# Found this "2 years later".



## Jim Jakosh (Nov 24, 2009)

Nothing like Epoxy. I have some West System I used to make my hovercraft in 1988 and it is still just as good as it was then!

Cheers, Jim


----------



## swirt (Apr 6, 2010)

Thanks for sharing a real world test. What are the two materials being bonded. Wood and __?


----------



## pottz (Sep 15, 2015)

great tip ill have to try that stuff.thanks andy.


----------



## Andybb (Sep 30, 2016)

> Thanks for sharing a real world test. What are the two materials being bonded. Wood and __?
> 
> - swirt


Well in this case it's a plastic laminate but in the pen turning world it could be metal to wood or plastic to aluminum or even plastic to plastic.

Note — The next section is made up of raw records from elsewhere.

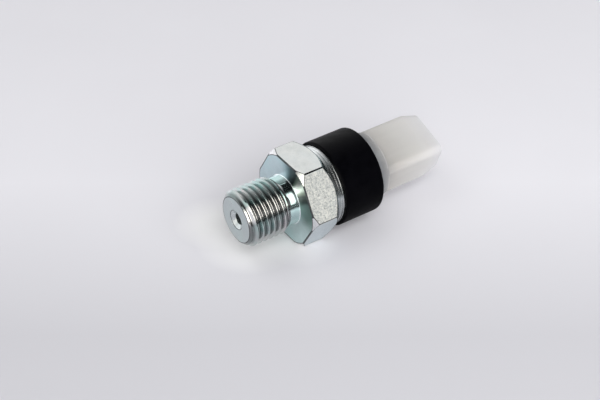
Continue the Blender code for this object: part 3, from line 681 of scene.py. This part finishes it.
def steel_looks():
    """The zinc-plated steel by zone: each face has the marks of how it was made, and some faces have
    painted highlights, reflections and shade.
    """
    looks = {zone: zinc("zinc_" + zone, *values) for zone, values in ZINC.items()}
    looks["tip"].rings(0.00016, 0.10, 0.000012)
    finish_thread(looks["thread"])
    finish_face(looks["face"])
    finish_flat(looks["flat"])
    for zone, (scale, detail, rough, strength, depth) in TURNED_LINES.items():
        look = looks[zone]
        look.bump(look.noise(1.0, detail, rough, place=look.scaled(scale)), strength, depth)
    return {zone: look.material for zone, look in looks.items()}


def black_look():
    """Black moulded plastic: near black, satin, with a fine moulded grain and a few paler scuffs."""
    look = Look("black_plastic", (0.001, 0.001, 0.002), 0.45, Specular_IOR_Level=0.036)
    scuff = look.noise(260, 4, 0.6)
    colour = look.ramp(scuff, (0.35, (0.0008, 0.0008, 0.0014)), (0.72, (0.002, 0.002, 0.003)))
    look.paint(colour, look.span(look.noise(700, 3, 0.6), 0.3, 0.7, 0.38, 0.50))
    look.bump(look.noise(6500, 3, 0.6), 0.18, 0.00003)
    return look.material


def plug_look():
    """Milky moulded plastic that light gets into, with faint flow lines and a painted shade towards the
    collar.
    """
    look = Look("translucent_plastic", (0.66, 0.655, 0.64), 0.5, IOR=1.45, Specular_IOR_Level=0.17,
                Subsurface_Weight=1.0, Subsurface_Radius=(1.0, 0.97, 0.94), Subsurface_Scale=0.005)
    low, high = PLUG_RANGE
    depth = look.span(look.parts()[0], (low + SEAT_X) / 1000, (high + SEAT_X) / 1000, 0.0, 1.0)
    # Painted shade: darker towards the collar
    colour = look.ramp(depth, *[((h - low) / (high - low), level) for h, level in PLUG_COLOURS_AND_SHADE])
    flow = look.noise(1.0, 3, 0.5, place=look.scaled((60, 260, 260)), distortion=0.4)
    colour = look.mix(look.span(flow, 0.3, 0.7, 0.0, 0.08), colour, (0.9, 0.9, 0.88))
    look.paint(colour, look.span(look.noise(900, 3, 0.6), 0.3, 0.7, 0.46, 0.56))
    look.bump(look.noise(4200, 3, 0.6), 0.10, 0.00004)
    look.bump(flow, 0.2, 0.00008)
    return look.material


def metal_look(name, light, dark, rough):
    """Rolled or drawn metal: fine lines one way, soft stains and small changes of gloss."""
    look = Look(name, light, rough, 1.0)
    lines = look.noise(1.0, 4, 0.65, place=look.scaled((300, 9000, 9000)))
    stained = look.ramp(look.noise(700, 4, 0.6), (0.3, dark), (0.65, light))
    colour = look.mix(look.span(lines, 0.3, 0.7, 0.0, 0.35), stained, dark)
    look.paint(colour, look.span(lines, 0.3, 0.7, rough - 0.06, rough + 0.08))
    look.bump(lines, 0.15, 0.00002)
    return look.material


def plain_look(name, light, dark, rough, grain):
    """Moulded rubber, resin or film: soft patches, a fine grain and small changes of gloss."""
    look = Look(name, light, rough)
    patch = look.noise(600, 4, 0.6)
    colour = look.ramp(patch, (0.3, dark), (0.7, light))
    look.paint(colour, look.span(patch, 0.3, 0.7, rough + 0.06, rough - 0.06))
    look.bump(look.noise(grain, 3, 0.6), 0.2, 0.00004)
    return look.material


# Outside pieces

steel = make_steel(steel_looks())
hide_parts("steel_body")
collar = make_collar(black_look())
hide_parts("black_collar")
milky = plug_look()
housing = make_housing(milky)
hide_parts("connector_housing")
latch = make_latch(milky)
for piece in (steel, collar, housing, latch):
    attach(piece, "sender")

# Inner pieces and blades keep their solids, apart from the spring

tinned = metal_look("tinned_brass", (0.78, 0.77, 0.74), (0.66, 0.65, 0.62), 0.26)
yellow = metal_look("yellow_brass", (0.78, 0.60, 0.30), (0.62, 0.45, 0.20), 0.28)
spring = metal_look("spring_steel", (0.52, 0.52, 0.53), (0.38, 0.38, 0.39), 0.30)
plated = zinc("zinc_washer", (0.64, 0.67, 0.68), (0.52, 0.56, 0.58), (0.58, 0.66, 0.66), 0.28, 0.06)
rubber = plain_look("black_rubber", (0.030, 0.030, 0.030), (0.016, 0.016, 0.016), 0.62, 4000)
resin = plain_look("brown_resin", (0.150, 0.062, 0.028), (0.085, 0.034, 0.015), 0.48, 3000)
film = plain_look("amber_film", (0.62, 0.32, 0.08), (0.50, 0.24, 0.05), 0.28, 1200)
dressed = {
    tinned: ("terminal_blade_a", "terminal_blade_b"),
    yellow: ("fixed_contact", "moving_contact", "spring_cup", "adjusting_screw", "screw_bush",
             "terminal_rivet_a", "terminal_rivet_b"),
    plated.material: ("clamp_washer",),
    rubber: ("diaphragm_seal", "base_seal"),
    resin: ("contact_carrier", "plunger", "terminal_base"),
    film: ("diaphragm",)}
for material, names in dressed.items():
    for name in names:
        nodes[name].data.materials.clear()
        nodes[name].data.materials.append(material)
for name in dressed[tinned]:
    add_bevel(nodes[name], 0.00008, 2)

# The contact spring as a finer coil in its solid's place; in the sender it shortens when the moving contact
# slides towards it

coil = make_spring(spring)
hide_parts("contact_spring")
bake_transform(coil)

# How much darker and brighter metal sees the floor, by its distance in front (-) of or behind the sender: a
# painted shade and a painted glow
GLOSSY_REACH = 0.10
GLOSSY_SHADE = [(-0.090, 1.0), (-0.055, 0.0)]
GLOSSY_GLOW = [(-0.060, 0.0), (-0.038, 0.5), (-0.016, 0.0), (0.020, 0.0), (0.055, 0.6)]

# The camera's way over the floor, and how far along it the paper turns darker towards the camera, as a
# painted shade
AWAY = (0.564, 0.826)
PAINTED_SHADE_NEARER = (0.012, -0.042)

# Painted light on the floor where the plate throws light back onto it: centre, two reaches in millimetres
# and strength
PAINTED_LIGHT_POOLS = [
    ((-21.5, 3.5, 0.0), (4, 13), 0.95), ((-12.0, -4.0, 0.0), (2, 9.5), 0.62),
    ((-25.0, 13.0, 0.0), (3, 10), 0.95)]

# The studio that metal sees, round the sender's axis: 0 is behind it, 90 above and 180 on the near side
REAR_SIDE = [
    (0, 1.50), (36, 1.45), (50, 1.0), (66, 0.70), (80, 0.42), (96, 0.14), (110, 0.05), (134, 0.04),
    (148, 0.10), (162, 0.16), (172, 0.06), (180, 0.06)]
TIP_SIDE = [
    (0, 1.20), (28, 1.20), (44, 0.56), (58, 0.36), (64, 0.02), (106, 0.015), (116, 0.10), (158, 0.40),
    (180, 0.12)]

# Light panels that metal sees: the way to each one, its inner and outer half angle, and its light
PANELS = [
    ((-0.72, -0.50, 0.42), 26, 29, (2.5, 2.4, 2.25)), ((-0.60, -0.74, 0.34), 14, 18, (2.5, 2.4, 2.25)),
    ((-0.98, 0.10, 0.12), 14, 20, (1.30, 1.26, 1.22)), ((-0.86, -0.02, 0.51), 6, 12, (1.5, 1.5, 1.45)),
    ((-0.44, 0.37, 0.82), 0.8, 2.2, (1.6, 1.6, 1.6))]
AMBIENT = (0.34, 0.34, 0.345)

# What the lamps look at, and the way to each one, its distance, size and power
LAMP_TARGET = (0, 0, 0.01)
LAMPS = {
    "key": ((-0.30, 0.35, 0.80), 0.6, 0.45, 0.65),
    "fill": ((-0.1, -0.78, 0.58), 0.6, 0.7, 4.1)}

# The camera's angles in degrees, its target, shift and distance in millimetres, and its lens
CAMERA_ANGLES = (-34.36, 38.35)
CAMERA_TARGET = (SEAT_X, 0, 10.53)
CAMERA_SHIFT = (3.32, -0.21)
CAMERA_DISTANCE = 345.12
CAMERA_LENS = 90
CAMERA_SENSOR = 36


def make_floor():
    """A large pale floor with a faint mottle, painted pools of light and a painted shade towards the
    camera; metal also sees on it a painted shade, darkest far off on the near side, and a painted glow.
    """
    shape = bmesh.new()
    bmesh.ops.create_grid(shape, x_segments=8, y_segments=8, size=1.5)
    mesh = bpy.data.meshes.new("floor")
    shape.to_mesh(mesh)
    shape.free()
    look = Look("floor_paper", (0.74, 0.735, 0.77), 0.8)
    paper = look.ramp(look.noise(30, 2, 0.5), (0.3, (0.872, 0.865, 0.905)), (0.7, (0.885, 0.878, 0.918)))
    along, across, _ = look.parts()
    depth = look.math("ADD", look.times(along, AWAY[0]), look.times(across, AWAY[1]))
    # Painted shade: the paper turns darker towards the camera
    paper = look.mix(look.span(depth, *PAINTED_SHADE_NEARER, 0.0, 1.0), paper, (0.66, 0.656, 0.69))
    # Painted pools of light on the paper
    for centre, reach, strength in PAINTED_LIGHT_POOLS:
        paper = look.painted_light_pool(paper, centre, reach, strength, (1.0, 0.995, 1.0))
    # What metal sees on the floor: a painted shade and a painted glow
    glossy = look.add("ShaderNodeLightPath").outputs["Is Glossy Ray"]
    share = look.span(across, -GLOSSY_REACH, GLOSSY_REACH, 0.0, 1.0)
    shade, glow = (
        look.ramp(share, *[((y + GLOSSY_REACH) / (2 * GLOSSY_REACH), level) for y, level in stops])
        for stops in (GLOSSY_SHADE, GLOSSY_GLOW))
    glow = look.times(glow, look.span(along, 0.002, 0.010, 1.0, 0.0))
    # Painted shade that metal sees on the floor beside the sender's near side
    front = look.span(across, -0.044, -0.034, 0.0, 0.5)
    back = look.span(across, -0.002, 0.004, 1.0, 0.0)
    painted_shade_beside = look.times(look.times(front, look.span(along, -0.008, -0.002, 0.0, 1.0)), back)
    dark = look.times(look.math("MAXIMUM", shade, painted_shade_beside), glossy)
    look.paint(look.mix(dark, paper, (0.05, 0.05, 0.05)))
    # For glossy rays the floor gives off a painted glow
    look.set(look.shader, {"Specular IOR Level": 0.2, "Emission Color": glow, "Emission Strength": glossy})
    mesh.materials.append(look.material)
    add_item("floor", mesh)


def make_world():
    """Even light for matt surfaces; glossy ones also see the studio's darker and brighter sides."""
    world = bpy.data.worlds.new("studio")
    scene.world = world
    world.use_nodes = True
    studio = Nodes(world.node_tree)
    place = studio.add("ShaderNodeTexCoord").outputs["Generated"]
    x, y, z = studio.add("ShaderNodeSeparateXYZ", {0: place}).outputs
    share = studio.math("DIVIDE", studio.math("ARCTAN2", z, y), pi)
    tip_side, rear_side = (
        studio.ramp(share, *[(angle / 180, level) for angle, level in stops])
        for stops in (TIP_SIDE, REAR_SIDE))
    seen = studio.mix(studio.span(x, -0.05, 0.30, 0.0, 1.0), tip_side, rear_side)
    for way, inner, outer, colour in PANELS:
        values = {0: place, 1: Vector(way).normalized()}
        dot = studio.add("ShaderNodeVectorMath", values, operation="DOT_PRODUCT").outputs["Value"]
        edges = (cos(radians(outer)), cos(radians(inner)))
        inside = studio.span(dot, *edges, 0.0, 1.0, interpolation_type="SMOOTHSTEP")
        seen = studio.mix(inside, seen, colour)
    glossy = studio.add("ShaderNodeLightPath").outputs["Is Glossy Ray"]
    background = studio.tree.nodes["Background"]
    studio.set(background, {"Color": studio.mix(glossy, AMBIENT, seen), "Strength": 1.0})


def add_light(name, target, way, distance, size, power):
    """Adds a soft square light that looks at a point."""
    data = bpy.data.lights.new(name, "AREA")
    data.size = size
    data.energy = power
    lamp = add_item(name, data)
    way = Vector(way).normalized()
    lamp.location = target + way * distance
    lamp.visible_glossy = False
    lamp.rotation_euler = (-way).to_track_quat("-Z", "Y").to_euler()


def add_camera():
    """The camera at the photo's angle and distance, fitted to the thread, hexagon, collar and plug."""
    azimuth, elevation = (radians(angle) for angle in CAMERA_ANGLES)
    back = Vector((sin(azimuth) * cos(elevation), -cos(azimuth) * cos(elevation), sin(elevation)))
    right = Vector((cos(azimuth), sin(azimuth), 0))
    up = back.cross(right)
    target = Vector(CAMERA_TARGET) + CAMERA_SHIFT[0] * right + CAMERA_SHIFT[1] * up
    data = bpy.data.cameras.new("camera")
    data.lens = CAMERA_LENS
    data.sensor_width = CAMERA_SENSOR
    data.clip_start = 0.01
    data.clip_end = 10
    camera = add_item("camera", data)
    camera.location = (target + CAMERA_DISTANCE * back) / 1000
    camera.rotation_euler = (-back).to_track_quat("-Z", "Y").to_euler()
    scene.camera = camera


make_floor()
make_world()
for name, values in LAMPS.items():
    add_light(name, Vector(LAMP_TARGET), *values)
add_camera()
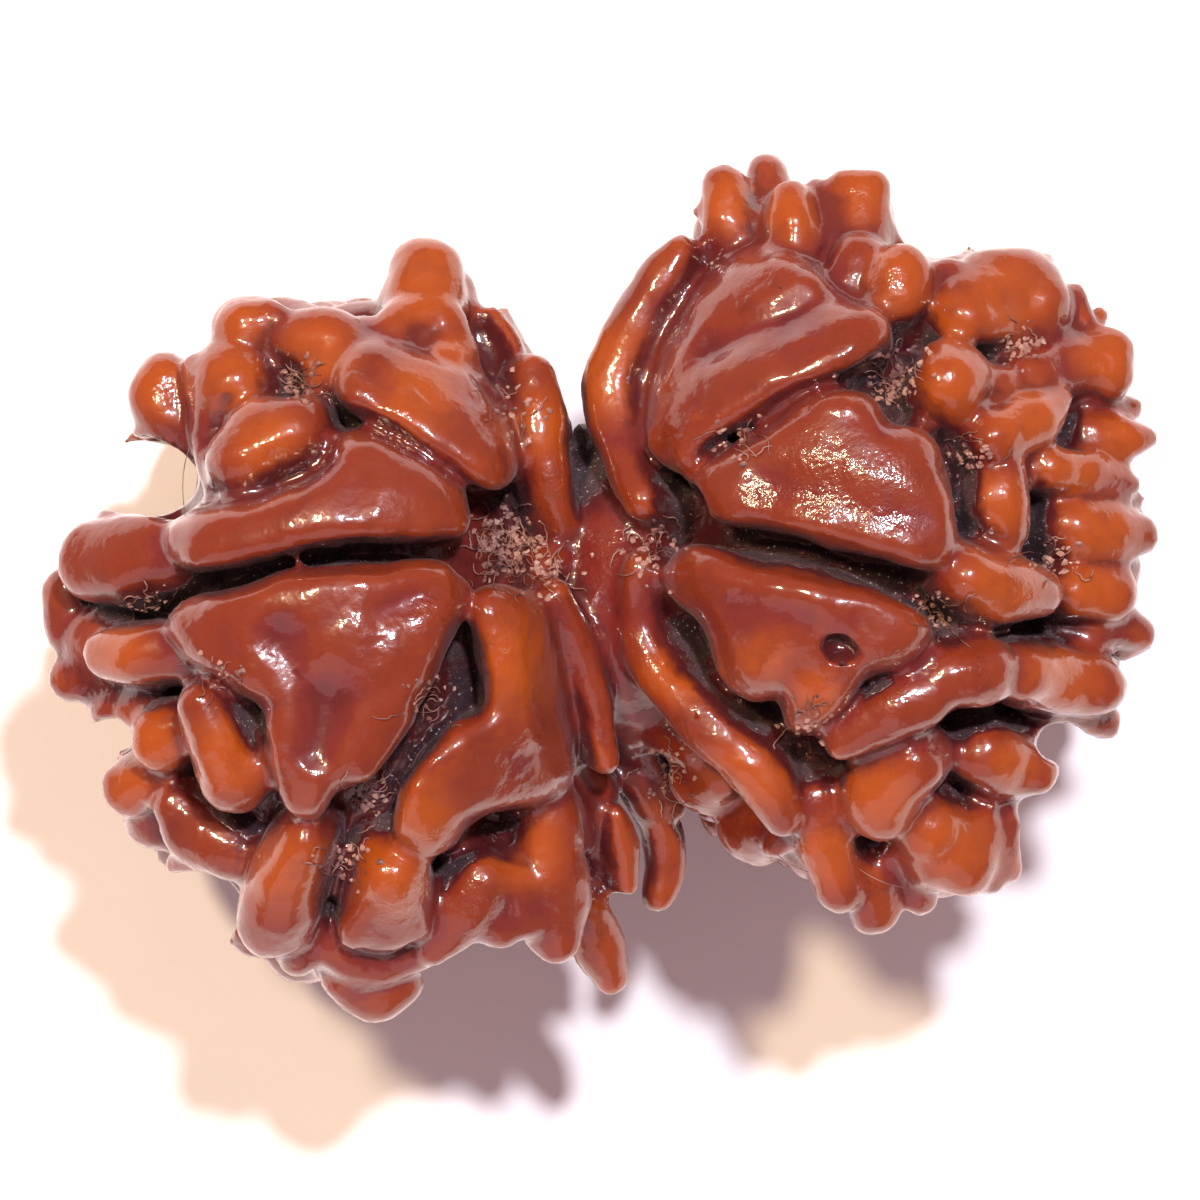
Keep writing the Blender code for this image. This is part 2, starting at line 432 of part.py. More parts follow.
def rim_reach(bead, lobes, longitude):
    """How far the outline of the drawn lobes reaches at a longitude, as a share of the egg."""
    reach = NOTCH_SHARE
    for line in lobes.values():
        x, y, width = max(line, key=lambda entry: plan_share(bead, entry[0], entry[1]))[:3]
        out = math.hypot(x - bead[0], y - bead[1])
        end = math.degrees(math.atan2((y - bead[1]) / REACH[1], (x - bead[0]) / REACH[0]))
        apart = abs((longitude - end + 180) % 360 - 180)
        if apart < math.degrees(width / out):
            reach = max(reach, plan_share(bead, x, y) * (1 + width / out))
    return reach


def flank_line(bead, lobes, latitude, longitude, draw):
    """One lobe of the flanks, as stations, with its size and heading drawn at random."""
    level = latitude + draw.uniform(-3, 3)
    width = draw.uniform(*FLANK_WIDTHS)
    length = draw.uniform(*FLANK_LENGTHS)
    heading = math.radians(draw.uniform(0, 180))
    depth = draw.uniform(*FLANK_DEPTHS)
    round_bead = math.cos(math.radians(level))
    turn = math.degrees(length / REACH[0])
    aside = turn * abs(math.cos(heading)) + math.degrees(width / REACH[0])
    reach = min(rim_reach(bead, lobes, longitude + aside * side) for side in (-0.6, 0, 0.6))
    radius = math.hypot(REACH[0] * math.cos(math.radians(longitude)),
                        REACH[1] * math.sin(math.radians(longitude)))
    depth = max(depth, (round_bead - reach) * radius + FLANK_INSET)
    return [(egg_point(bead, level + turn * share * math.sin(heading),
                       longitude + turn * share * math.cos(heading) / round_bead, width + depth),
             width * (1 - 0.15 * share), depth) for share in (-1, 0, 1)]


def flank(collection, bead, other, lobes, draw):
    """Rows of knobs and short bars down the sides, and bars round the lower end."""
    for row, (latitude, count) in enumerate(FLANK_ROWS):
        for i in range(count):
            longitude = 360 * (i + 0.5 * (row % 2)) / count + draw.uniform(-4, 4)
            line = flank_line(bead, lobes, latitude, longitude, draw)
            if not inside(other, line[1][0]):
                lobe(collection, "flank lobe", bead, line)
    for i in range(BASE_BARS):
        longitude = 360 * i / BASE_BARS + draw.uniform(-9, 9)
        line = []
        for latitude, share in ((-82, 0.7), (-76, 1.0), (-69, 0.85)):
            width = BASE_BAR_WIDTH * share
            line.append((egg_point(bead, latitude, longitude, width), width, 0.0))
        lobe(collection, "base bar", bead, line)


def pit(collection, bead, mouth, half, depth):
    """An egg that opens a pit, pointing straight into the bead."""
    middle = surface(bead, *mouth, 0.0)
    into = outward(bead, middle).to_track_quat("Z", "Y").to_matrix()
    egg(collection, "pit", middle, (half[0], half[1], depth), into)


def cut(stone, tools):
    """Takes every solid of a collection away from the stone, and then removes them."""
    away = stone.modifiers.new("taken away", "BOOLEAN")
    away.operation = "DIFFERENCE"
    away.operand_type = "COLLECTION"
    away.collection = tools
    away.solver = "MANIFOLD"
    apply_modifiers(stone)
    clear(tools)


def clear(collection):
    """Removes a collection and all that it holds."""
    for item in list(collection.objects):
        bpy.data.objects.remove(item)
    bpy.data.collections.remove(collection)


def new_collection(name):
    """An empty collection, linked to the scene."""
    collection = bpy.data.collections.new(name)
    bpy.context.scene.collection.children.link(collection)
    return collection


def apply_modifiers(item):
    """Makes what an object's modifiers show its own mesh."""
    view = bpy.context.evaluated_depsgraph_get()
    shown = bpy.data.meshes.new_from_object(item.evaluated_get(view))
    item.modifiers.clear()
    item.data = shown


def keep_outer_skin(mesh):
    """Drops loose scraps and the skins of sealed hollows: the largest skin stays."""
    bm = bmesh.new()
    bm.from_mesh(mesh)
    left = set(bm.verts)
    skins = []
    while left:
        skin = {left.pop()}
        edge_of = set(skin)
        while edge_of:
            edge_of = {e.other_vert(v) for v in edge_of for e in v.link_edges} - skin
            skin |= edge_of
        left -= skin
        skins.append(skin)
    skins.sort(key=len)
    bmesh.ops.delete(bm, geom=[vert for skin in skins[:-1] for vert in skin], context="VERTS")
    bm.to_mesh(mesh)
    bm.free()


def wood_finish():
    """The stone's own finish: waxed orange brown wood."""
    finish = bpy.data.materials.new("waxed_stone_wood")
    finish.use_nodes = True
    shader = finish.node_tree.nodes["Principled BSDF"]
    shader.inputs["Base Color"].default_value = (0.34, 0.075, 0.03, 1.0)
    shader.inputs["Roughness"].default_value = 0.35
    shader.inputs["Metallic"].default_value = 0.0
    return finish


def grow(part):
    """Both beads with all their lobes, as one object with one rough skin."""
    growth = new_collection("lobes")
    core = [size - GROOVE_DEPTH for size in REACH]
    stone = egg(part, "twin_bead", (*LEFT_MIDDLE, MIDDLE_HEIGHT), core)
    egg(growth, "right core", (*RIGHT_MIDDLE, MIDDLE_HEIGHT), core)
    egg(growth, "waist", (*WAIST_MIDDLE, MIDDLE_HEIGHT), WAIST_REACH)
    for bead, petals, lobes in ((LEFT_MIDDLE, LEFT_PETALS, LEFT_LOBES),
                                (RIGHT_MIDDLE, RIGHT_PETALS, RIGHT_LOBES)):
        for name, outline in petals.items():
            petal(growth, name, bead, outline)
        for name, line in lobes.items():
            plan_lobe(growth, name, bead, line)
    for name, line in WAIST_LOBES.items():
        plan_lobe(growth, name, LEFT_MIDDLE, line)
    draw = random.Random(FLANK_SEED)
    flank(growth, LEFT_MIDDLE, RIGHT_MIDDLE, LEFT_LOBES, draw)
    flank(growth, RIGHT_MIDDLE, LEFT_MIDDLE, RIGHT_LOBES, draw)
    join = stone.modifiers.new("grown together", "BOOLEAN")
    join.operation = "UNION"
    join.operand_type = "COLLECTION"
    join.collection = growth
    join.solver = "MANIFOLD"
    apply_modifiers(stone)
    clear(growth)
    return stone


def build():
    for item in list(bpy.data.objects):
        bpy.data.objects.remove(item)
    stone = grow(new_collection("twin_rudraksha"))
    tools = new_collection("pits")
    for bead, mouth, half, depth in PITS:
        pit(tools, bead, mouth, half, depth)
    for middle, half in CLEFTS:
        egg(tools, "cleft", (*middle, MIDDLE_HEIGHT), (*half, CLEFT_HALF_HEIGHT))
    cut(stone, tools)
    even = stone.modifiers.new("even skin", "REMESH")
    even.mode = "VOXEL"
    even.voxel_size = SKIN_GRAIN * MM
    apply_modifiers(stone)
    keep_outer_skin(stone.data)
    thin = stone.modifiers.new("fewer triangles", "DECIMATE")
    thin.ratio = TRIANGLES / sum(len(face.vertices) - 2 for face in stone.data.polygons)
    apply_modifiers(stone)

    # Set down: the pair along X, its box centred, and its lowest lobes cut flat at the ground.
    stone.data.transform(Matrix.Rotation(math.radians(-LIE_ANGLE), 4, "Z"))
    stone.data.transform(Matrix.Translation((-PLAN_CENTRE[0] * MM, -PLAN_CENTRE[1] * MM, 0)))
    ground = new_collection("ground")
    side, depth = GROUND_BOX
    bpy.ops.mesh.primitive_cube_add(size=1.0, location=(0, 0, -depth * MM / 2))
    box = bpy.context.object
    box.users_collection[0].objects.unlink(box)
    ground.objects.link(box)
    box.scale = (side * MM, side * MM, depth * MM)
    cut(stone, ground)
    stone.data.materials.clear()
    stone.data.materials.append(wood_finish())
    stone.data.shade_smooth()


build()
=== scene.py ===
# %% [markdown]
# # A twin rudraksha stone, grown in Blender
#
# The object is a bare fruit stone: two rudraksha beads that grew together side by
# side. It is one solid piece of wood-like stone with a waxed skin. Seen from above,
# large flat petals and rounded bars radiate from the two stringing holes, and round
# lobes and teeth crowd the sides. Dried fibre is left in the grooves.
#
# Each lesson cell says what the next step makes, and why it is made that way.

# %% Load the solid model that this scene dresses
import math
import random

import bmesh
import bpy
import numpy as np
from mathutils import Matrix, Vector, noise
from mathutils.bvhtree import BVHTree


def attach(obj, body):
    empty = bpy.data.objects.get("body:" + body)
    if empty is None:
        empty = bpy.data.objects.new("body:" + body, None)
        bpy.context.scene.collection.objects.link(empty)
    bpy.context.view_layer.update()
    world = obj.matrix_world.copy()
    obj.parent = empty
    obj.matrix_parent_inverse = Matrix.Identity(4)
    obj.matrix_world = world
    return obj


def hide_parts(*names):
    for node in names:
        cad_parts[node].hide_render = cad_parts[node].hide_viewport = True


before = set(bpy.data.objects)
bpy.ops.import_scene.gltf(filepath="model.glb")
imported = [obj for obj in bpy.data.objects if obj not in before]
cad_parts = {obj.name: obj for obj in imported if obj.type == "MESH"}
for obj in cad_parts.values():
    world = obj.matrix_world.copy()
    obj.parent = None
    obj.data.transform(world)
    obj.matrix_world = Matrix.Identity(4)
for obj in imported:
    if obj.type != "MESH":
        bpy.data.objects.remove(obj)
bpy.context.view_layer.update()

# %% [markdown]
# ## The stone's sizes
#
# All lengths are millimetres. The plan below is the stone as it lies when it is
# looked down on. Each bead is thought of as an egg: the lobes' tops reach the egg's
# surface, and the grooves between them go down to a smaller egg inside it.
# So a lobe needs only its place in the plan and its width, and the egg gives its height.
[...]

It's the ability to have an adhesive for segmenting that I can trust. Somebody mentioned JB 5 min clear. Might give that a try.


----------



## LittleBlackDuck (Feb 26, 2016)

> No, *I m tired* and not going to reorient the picture. That is all.
> - Andybb


Hmmm… to think, *I tried*, and people wonder why I get pissed off with *sideways pictures*... guess I have an unforgivable *selfish* attitude!


----------



## Andybb (Sep 30, 2016)

"I'm *tired*", not I tried. A tube of glue is different than an upside-down table.


----------